Thanks.  I do have a Fusion drive and also an external SSD directly connected to the iMac on which I have my Lightroom Catalog and the application.  All files however are on my 4TB drive.  I can see the sense in having "working files' on an SSD but frankly I do everything in Lightroom now and moving files around different drives within Lightroom drives me mad and I always end up making a mistake and have to root around in the Finder to find out where everything is.  But with the falling prices of SSDs I might have a look at this again and see if I can't work out a fool proof modus operandi.

I quite fancy the idea of a USB3 dock, and came across the idea from one of OWC's docks - the Drive Dock which sells for £250 or so.  Looking on Amazon there are a huge number of £30 docks.  I suppose for £30 or so it is worth taking a risk, but the price differential is a bit alarming and I am wondering what is the explanation.  There is no point buying something that really can't do the job.



Unless you start video editing, in reality, USB3 is perfectly fine when plugged directly into the Mac.  I wouldn't do storage off a USB3 hub unless required, but it wouldn't hurt too much.  Thunderbolt speeds really come into play when dealing with SSDs or multiple SSDs.

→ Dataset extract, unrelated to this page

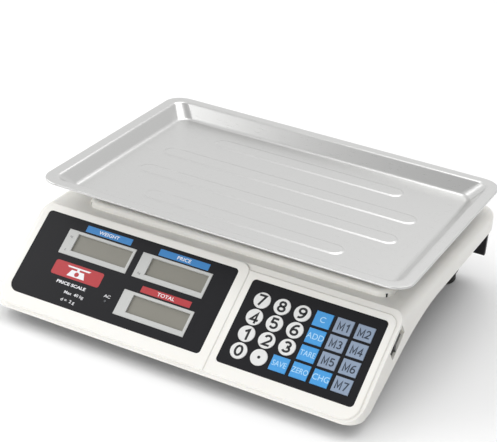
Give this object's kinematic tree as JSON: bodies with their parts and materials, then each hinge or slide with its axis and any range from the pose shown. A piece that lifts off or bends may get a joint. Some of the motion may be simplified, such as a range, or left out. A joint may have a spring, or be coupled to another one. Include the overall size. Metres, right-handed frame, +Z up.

I wouldn't discount the enclosed 5/6tb drives, especially if you don't have a reason to swap 3.5" drives at this time.  The dock setup ones generally don't stack well  :D

The only bit I would ask is if you have a Flash or Fusion drive.  If you have a Fusion drive, I'd look at doing a 2 bay USB3 enclosure and put a SSD plus a 6tb drive in it.  Use the SSD as a 'working files' space, and leave the fusion drive for everything else.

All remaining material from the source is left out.